Rumors have been swirling of undocumented immigrants being afraid to evacuate to shelters from wildfire zones, in fear of being spotted by federal immigration officials.
Federal and local officials are assuring undocumented immigrants displaced by the fires, there is no reason to avoid the safety of a shelter over fear of being deported. Wine country, which has been devastated by the fires, is home to a large population of undocumented workers, many of whom speak limited English.
Immigration and Customs Enforcement (ICE) released a statement Friday addressing the rumored fears saying the agency was "deeply concerned" about the wildfires.
ICE continued by stating the agency would suspend routine immigration enforcement in all areas affected by the fires, except in the event of a serious criminal presenting a public safety threat. ICE said it would be at evacuation centers, shelters, food banks or assistance centers. The agency did not state when regular enforcement would resume.
Sonoma County officials also reassured the fire-impacted communities via Twitter early Friday, immigration status would not be asked for during the wildfire emergency.

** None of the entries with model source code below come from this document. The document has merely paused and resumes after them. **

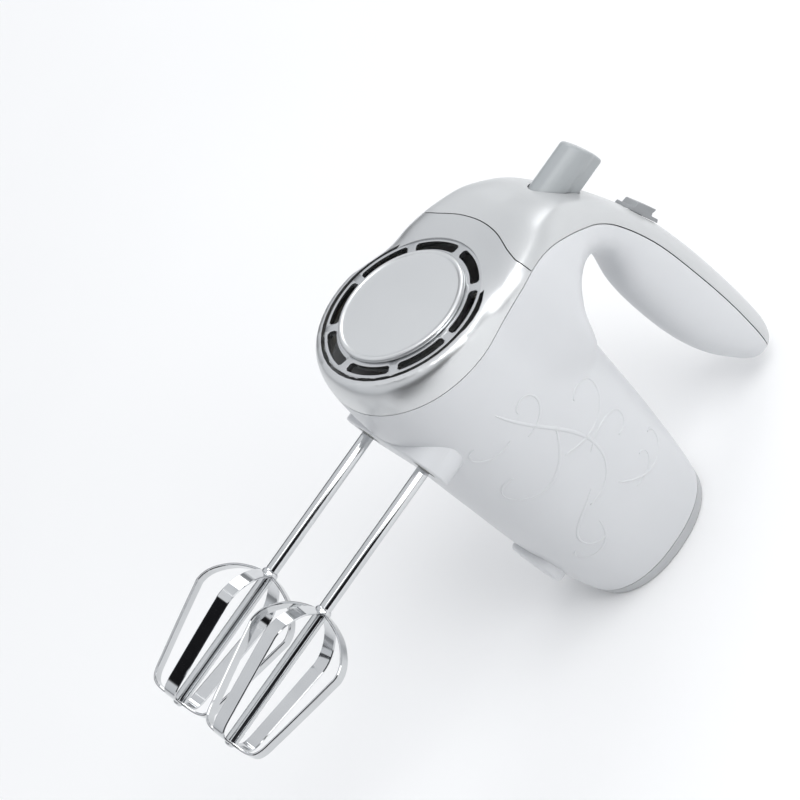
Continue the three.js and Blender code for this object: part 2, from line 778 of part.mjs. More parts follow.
function gearboxTopPlate() {
  const depth = frameFrontZ - frameRearZ + 2 * frameThickness;
  const middle = (frameFrontZ + frameRearZ) / 2;
  const y = topPlateY + frameThickness / 2;
  let plate = solid(block(1.8 * frameHalfWidth, frameThickness, depth, 0, y, middle));
  for (const side of [1, -1]) {
    plate = plate.subtract(solid(bar(bushRadius + gap, y - 9, y + 9, side * spindleX, spindleZ, 24)));
    plate = plate.subtract(solid(bar(1.8, y - 9, y + 9, 0, screwZ(side), 12)));
  }
  return plate;
}

const screwZ = (side) => (side > 0 ? frameFrontZ + frameThickness / 2 : frameRearZ - frameThickness / 2);

function bush(side, y) {
  const reach = 2.6;
  return sleeve(spindleRadius + runningGap, bushRadius, y - reach, y + reach)
    .translate(side * spindleX, 0, spindleZ);
}

function bearing(z) {
  const reach = bearingLength / 2;
  return sleeve(armatureShaftRadius + gap, bearingRadius, -reach, reach, 20)
    .rotateX(Math.PI / 2).translate(0, 0, z);
}

function panHead(radius, height, shank, length) {
  return turned(
    [
      [0, -length],
      [shank, -length],
      [shank, 0],
      [radius, 0],
      [radius, height * 0.5],
      [radius * 0.6, height],
      [0, height],
    ],
    14,
  );
}

// ---- Ejector ----
function ejectButton() {
  const bodyBottom = buttonTop - buttonExposed - ejectStroke - 4;
  const post = solid(upright(teardrop(0), bodyBottom, buttonTop));
  const domeRadius = 2.4 * buttonLength;
  const dome = new THREE.SphereGeometry(domeRadius, 48, 32);
  const crownZ = buttonZ - (buttonLength - buttonRadius); // the top is highest at the tail
  const crown = solid(dome.translate(0, buttonTop - domeRadius, crownZ));
  const foot = yokeY + yokeThickness + gap;
  const plunger = solid(bar(plungerRadius, foot, bodyBottom + 1, 0, plungerZ, 16));
  return post.intersect(crown).add(plunger);
}

function ejectorPlate() {
  const arm = 2 * (spindleX + pinHeadRadius);
  const armWidth = 11;
  const neckWidth = 10;
  const padRadius = 7;
  const y = yokeY + yokeThickness / 2;
  const yoke = solid(block(arm, yokeThickness, armWidth, 0, y, spindleZ));
  const pad = solid(bar(padRadius, yokeY, yokeY + yokeThickness, 0, plungerZ, 20));
  const neckLength = plungerZ - spindleZ + 4;
  const neck = solid(block(neckWidth, yokeThickness, neckLength, 0, y, (plungerZ + spindleZ) / 2));
  return yoke.add(pad).add(neck);
}

function pushPin(side) {
  return turned(
    [
      [0, shaftTop + gap],
      [pinRadius, shaftTop + gap],
      [pinRadius, yokeY - gap - 2.4],
      [pinHeadRadius, yokeY - gap - 2.4],
      [pinHeadRadius, yokeY - gap - 0.8],
      [pinHeadRadius - 1.4, yokeY - gap],
      [0, yokeY - gap],
    ],
    16,
  ).translate(side * spindleX, 0, spindleZ);
}

function ejectSpring() {
  const low = topPlateY + frameThickness + gap + springWire;
  const high = yokeY - gap - springWire;
  const points = [];
  const steps = springTurns * 10;
  for (let i = 0; i <= steps; i += 1) {
    const angle = (i / steps) * springTurns * 2 * Math.PI;
    points.push(new THREE.Vector3(springRadius * Math.cos(angle), low + ((high - low) * i) / steps,
      springRadius * Math.sin(angle)));
  }
  const section = new THREE.Shape().absarc(0, 0, springWire / 2, 0, 2 * Math.PI, false);
  return new THREE.ExtrudeGeometry(section, {
    steps,
    curveSegments: 3,
    extrudePath: new THREE.CatmullRomCurve3(points),
  }).translate(0, 0, spindleZ);
}

// ---- Switch ----
function speedSlider() {
  const plate = block(sliderWidth, sliderThickness, sliderLength, 0, gap + sliderThickness / 2, 0);
  const ramp = crossways(
    [
      [4.5, gap],
      [4.5, gap + sliderThickness + 0.6],
      [-3.4, gap + sliderThickness + sliderTab],
      [-4.6, gap + sliderThickness + sliderTab - 0.5],
      [-4.2, gap],
    ],
    sliderWidth / 2,
  );
  const stem = block(slideStemWidth, 9, slideStemWidth, 0, gap - 4, 0);
  return solid(onTrack(plate)).add(solid(onTrack(ramp))).add(solid(onTrack(stem)));
}

function switchBlock() {
  const length = sliderTravel + 16;
  const slot = block(slideStemWidth + 1.5, 9, slideStemWidth + sliderTravel + 3, 0, -8, -sliderTravel / 2);
  const box = block(15, 10, length, 0, -12.5, -sliderTravel / 2);
  return solid(onTrack(box)).subtract(solid(onTrack(slot)));
}

// ---- Assembly ----
const mixer = new THREE.Group();

function put(name, shape, material, group = mixer) {
  const geometry = shape.isBufferGeometry ? shape : geometryOf(shape);
  const mesh = new THREE.Mesh(geometry, material);
  mesh.name = name;
  group.add(mesh);
  return mesh;
}

put("main_housing", mainHousing(), white);
put("top_cover", topCover(), silver);
put("nose_cover", noseCover(), brightBand);
put("heel_cap", heelCap(), greyPlastic);
put("bowl_rest_foot", bowlRestFoot(), white);
put("cord_inlet_bush", cordInletBush(), blackPlastic);
put("capacitor", capacitor(), finish(0xc9a227, 0.5, 0));

const nose = new THREE.Group();
nose.position.copy(ringCentre);
nose.rotation.x = Math.PI / 2 - ringLean;
mixer.add(nose);
put("vent_ring", ventRing(), chrome, nose);
put("nose_badge", noseBadge(), silver, nose);

put("eject_button", ejectButton(), greyPlastic);
put("ejector_plate", ejectorPlate(), nylon);
put("eject_spring", ejectSpring(), steel);
put("speed_slider", speedSlider(), darkGrey);
put("switch_block", switchBlock(), blackPlastic);

const shaftEnds = [rearBearingZ - 6, frameFrontZ + frameThickness + 3];
put("armature_shaft", axle(armatureShaftRadius, ...shaftEnds, 16), steel);
put("armature_core", armatureCore(), lamination);
put("commutator", commutator(), copper);
put("fan", fan(), blackPlastic);
put("worm", worm(), steel);
put("motor_stator", stator(), lamination);
put("motor_rear_bracket", motorRearBracket(), zinc);
put("rear_bearing", bearing(rearBearingZ), brass);
put("front_bearing", bearing(frameFrontZ + frameThickness / 2), brass);
put("gearbox_frame", gearboxFrame(), zinc);
put("gearbox_top_plate", gearboxTopPlate(), zinc);

for (const [name, side] of [["front", 1], ["rear", -1]]) {
  const screw = put("plate_screw_" + name, panHead(3, 1.6, 1.4, frameThickness), steel);
  screw.position.set(0, topPlateY + frameThickness + gap, screwZ(side));
}

for (const [name, side] of [["left", 1], ["right", -1]]) {
  const heelScrew = put("heel_screw_" + name, panHead(3, 1.6, 1.6, heelCapDepth + 3), steel);
  heelScrew.rotation.x = -Math.PI / 2;
  heelScrew.position.set(side * heelScrewX, 0, heelScrewDepth);
  put("field_coil_" + name, fieldCoil(side), copper);
  put("brush_holder_" + name, brushHolder(side), brass);
  put("brush_" + name, brush(side), carbon);
  put("top_bush_" + name, bush(side, topPlateY + frameThickness / 2), brass);
  put("low_bush_" + name, bush(side, lowPlateY), brass);
  put("spindle_gear_" + name, spindleGear(side, side > 0 ? Math.PI / gearTeeth : 0), nylon);
  put("push_pin_" + name, pushPin(side), steel);
  put("beater_shaft_" + name, beaterShaft(side), chrome);
  put("beater_collar_" + name, beaterCollar(side), chrome);
  for (let i = 0; i < 4; i += 1) {
    const angle = (side > 0 ? leftBladeAngle : rightBladeAngle) + (i * Math.PI) / 2;
    put("beater_blade_" + name + "_" + (i + 1), blade(angle, side), chrome);
  }
}

export default mixer;
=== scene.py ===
import math

import bmesh
import bpy
import numpy as np
from mathutils import Matrix, Vector
from mathutils.bvhtree import BVHTree


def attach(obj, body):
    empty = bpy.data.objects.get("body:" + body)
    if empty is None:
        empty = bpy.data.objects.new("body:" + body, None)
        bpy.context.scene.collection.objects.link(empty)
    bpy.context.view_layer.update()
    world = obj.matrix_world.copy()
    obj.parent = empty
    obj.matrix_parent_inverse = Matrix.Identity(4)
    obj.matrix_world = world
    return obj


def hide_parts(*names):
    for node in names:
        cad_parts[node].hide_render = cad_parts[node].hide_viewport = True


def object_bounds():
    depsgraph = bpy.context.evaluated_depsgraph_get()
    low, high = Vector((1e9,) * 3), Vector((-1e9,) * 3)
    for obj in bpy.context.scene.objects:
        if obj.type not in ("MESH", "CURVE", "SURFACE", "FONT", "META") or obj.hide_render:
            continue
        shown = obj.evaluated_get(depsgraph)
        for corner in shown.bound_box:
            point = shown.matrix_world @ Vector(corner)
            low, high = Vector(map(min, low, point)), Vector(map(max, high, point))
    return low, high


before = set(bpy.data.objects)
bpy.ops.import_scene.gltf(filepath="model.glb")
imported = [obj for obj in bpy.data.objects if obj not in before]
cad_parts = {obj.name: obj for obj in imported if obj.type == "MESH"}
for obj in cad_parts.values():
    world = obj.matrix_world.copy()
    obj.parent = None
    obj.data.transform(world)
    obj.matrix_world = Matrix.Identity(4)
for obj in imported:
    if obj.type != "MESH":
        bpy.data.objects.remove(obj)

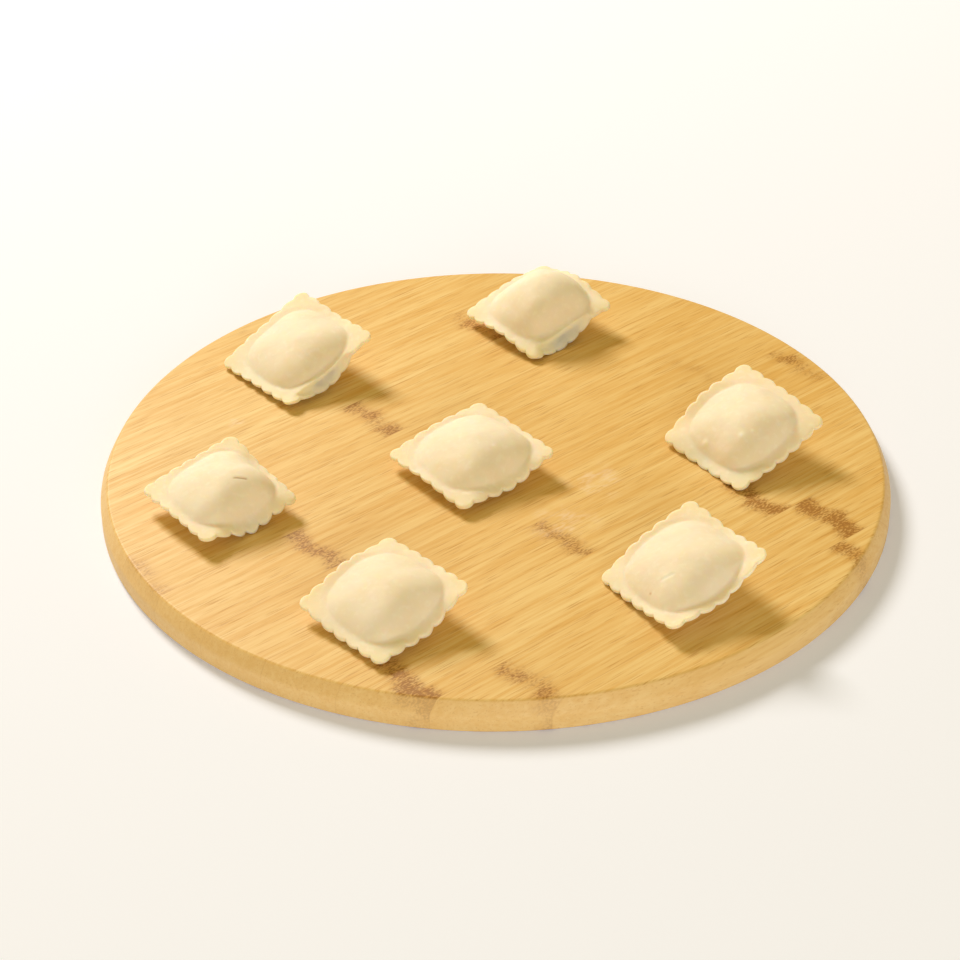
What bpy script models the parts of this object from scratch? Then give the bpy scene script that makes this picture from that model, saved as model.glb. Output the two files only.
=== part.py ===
"""Square vareniki with fluted edges, lying raw on a round bamboo board.

Units are metres, +Z is up. The origin is the middle of the board's underside, and
the board is seen from its -Y side. Every varenik is one shut solid of dough: a domed
filling on top, a softer belly below that it lies on, and a thin fluted rim between
them that curls a little differently on each one.
"""

import math
from dataclasses import dataclass

import bmesh
import bpy
from mathutils import Matrix, Vector

MM = 0.001

COLLECTION = "vareniki_on_board"

# Board
BOARD_RADIUS = 150.0 * MM
BOARD_THICKNESS = 12.0 * MM
TOP_BEVEL_WIDTH = 2.8 * MM
TOP_BEVEL_HEIGHT = 5.3 * MM
FOOT_BEVEL = 0.8 * MM
BOARD_STEPS = 96
AXIS_MERGE = 0.02 * MM

# What every varenik shares
REST_GAP = 0.3 * MM  # air between the belly and the board
SAG = 1.0 * MM  # how far the soft belly flattens under its own weight
DOUGH_THICKNESS = 1.6 * MM  # the rim's two sheets, pressed together
CORNER_RADIUS = 3.5 * MM  # the round lobe at each corner
CORNER_INSET = 1.0  # how far that lobe's middle lies inside the corner, in its radii
CORNER_SWEEP = math.radians(88)  # half of that lobe's arc
FLUTE_DEPTH = 1.15 * MM
LIP_FLUTE_LOSS = 0.12  # how much shallower the flutes are for each unit that the lip hangs down
FLUTE_SHARPNESS = 0.7  # under 1, the lobes are round and the notches narrow
LOBES_PER_SIDE = 5
PITCHES_PER_SIDE = LOBES_PER_SIDE + 1
SQUARENESS = 3.0  # 2 is a round filling, more is a squarer one
DOME_FALL = (1.4, 2.5)  # at the back left and the front right: the lower, the longer the slope
DOME_FULLNESS = (0.95, 0.7)  # at the same two places: the lower, the steeper the foot
BELLY_FALL = 2.6
BELLY_FULLNESS = 0.9
WIDEST_FOOT = 0.90  # share of the way to the cut edge that the foot may take
CORNER_SOFTNESS = 3.0 * MM  # how soft the crease from the middle to each corner is
RIM_REACH = 1.02  # where the curl's values hold, in shares of the way to the plain square
LIP_INSET = 3.8 * MM  # how far inside the softened square the lip starts to hang down
LIP_WIDTH = 1.8 * MM
LIP_MIDDLE = 0.4  # the lip's middle and half its length, in shares of the way
LIP_SPAN = 0.4  # from the front corner to the right one

# The dough's grid
SEGMENTS_PER_LOBE = 3
SEGMENTS_PER_CORNER = 4
DOME_RINGS = (0.30, 0.56, 0.80, 1.0)  # shares of the way from the dome's middle to its foot
RIM_RINGS = (0.5, 1.0)  # shares of the way from that foot to the cut edge
MERIDIANS_PER_SIDE = SEGMENTS_PER_CORNER + LOBES_PER_SIDE * SEGMENTS_PER_LOBE
MERIDIANS = 4 * MERIDIANS_PER_SIDE
RINGS_PER_FACE = len(DOME_RINGS) + len(RIM_RINGS)
RINGS = 2 * RINGS_PER_FACE
CRISP_ANGLE = math.radians(50)  # an edge that bends more than this is left unsmoothed

BAMBOO_COLOUR = (0.78, 0.49, 0.18, 1.0)
BAMBOO_ROUGHNESS = 0.55
DOUGH_COLOUR = (0.93, 0.84, 0.64, 1.0)
DOUGH_ROUGHNESS = 0.7


@dataclass(frozen=True)
class Varenik:
    """One varenik, in millimetres. Unturned, its corners point right, back, left and front.

    slope is the rise of the rim's plane along X and Y. foot is how far the filling reaches
    towards each side, and peak is where the dome is highest. corner_curl and side_curl are
    how far the rim is bent up there, or down where they are negative, and they run
    anticlockwise: the corners from the right one, and the sides from the one between the
    right and the back corner. lip is how far the rim hangs down at its front-right side.
    """

    name: str
    place: tuple[float, float]
    turn_deg: float
    slope: tuple[float, float]
    half_side: float
    foot: float
    dome: float
    peak: tuple[float, float]
    belly: float
    corner_curl: tuple[float, float, float, float] = (0, 0, 0, 0)
    side_curl: tuple[float, float, float, float] = (0, 0, 0, 0)
    lip: float = 0


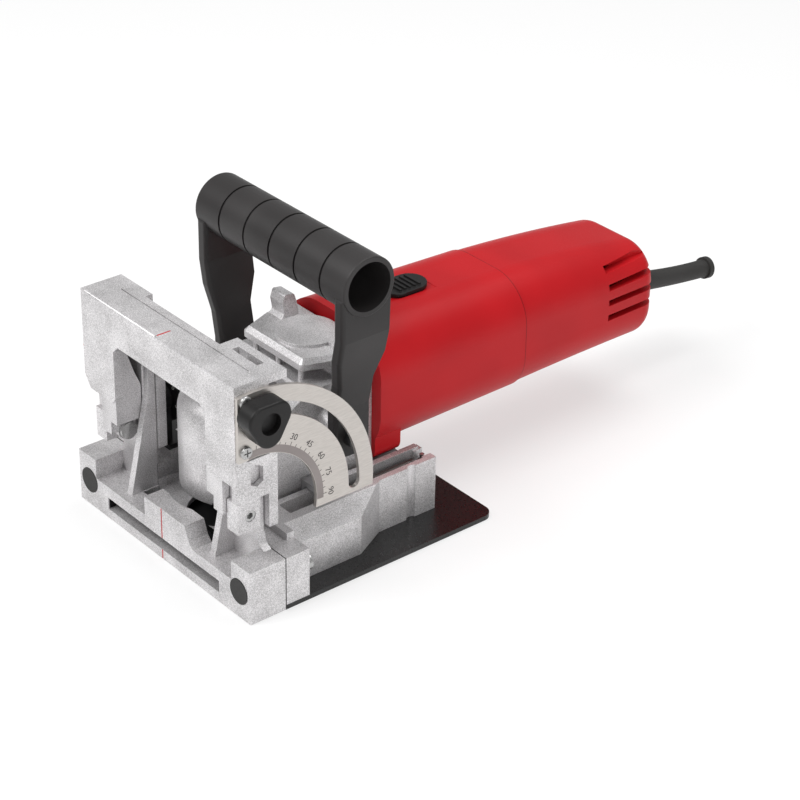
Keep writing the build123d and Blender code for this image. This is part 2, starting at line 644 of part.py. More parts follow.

Rumor control re: access to shelters. We are open to everyone. No one is asking for immigration status at the shelters. pic.twitter.com/PVqEX4z1se— County of Sonoma (@CountyofSonoma) October 13, 2017
The statements come just days after Gov. Jerry Brown signed a bill making California a "sanctuary state", banning police from asking people about their immigration status or participating in federal immigration enforcement activities.
The law goes into effect on January 1, 2018.